How to think about this

For forall (x::k). f x -> g x to be a natural transformation for non-Hask source categories requires additional proof obligation of naturality condition. This type is now too permissive. Naturality is a value level equality similar in nature to many other laws.

As indicated in N_P1Ch03b_FiniteCats there could be several very different functor instances for a given type constructor. This tells me that the type constructors f :: k -> * themselves do not embody their functoriality well. Thus, we should not expect that we get functorial properties automatically from type expressions that just use f (like the forall (x::k). f x -> g x expression). A polymorphic function may play nice with one of the functors but not with all of them.

Last being the best: free theorems are based on parametricity which is rooted on not being able to recover type information. GADT defines a very small space of possible morphisms. Pattern matching on these effectively recovers type information. Parametricity is lost.

Here is answer to my question form Bartosz Milewski: "Free theorems are the result of parametricity, which is a property of the language rather than a category. In simple words, parametricity means that we define a polymorphic function using a single formula for all types. As soon as you allow pattern-matching on types, you lose parametricity."
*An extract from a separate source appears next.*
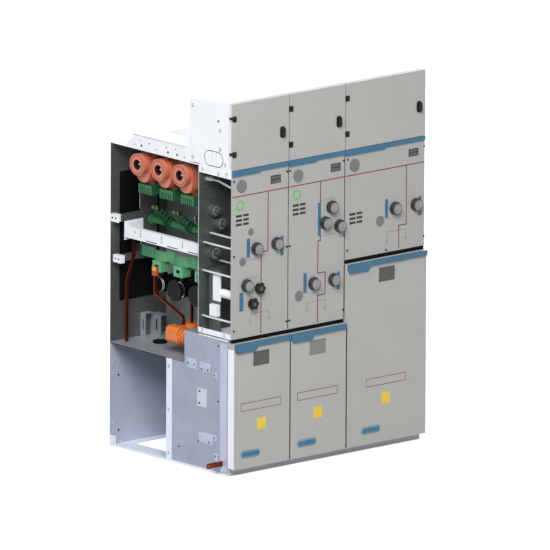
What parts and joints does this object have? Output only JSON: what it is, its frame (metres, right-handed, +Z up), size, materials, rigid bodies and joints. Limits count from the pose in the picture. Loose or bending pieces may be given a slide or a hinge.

And here is quote from the book chapter itself:
"The reason it works in Haskell is because naturality follows from parametricity. Outside of Haskell, though, not all diagonal sections across such hom-sets will yield natural transformations."

Some of this goodness can come back when dealing with functors from finite categories to finite categories (N_P3Ch06b_FiniteMonads).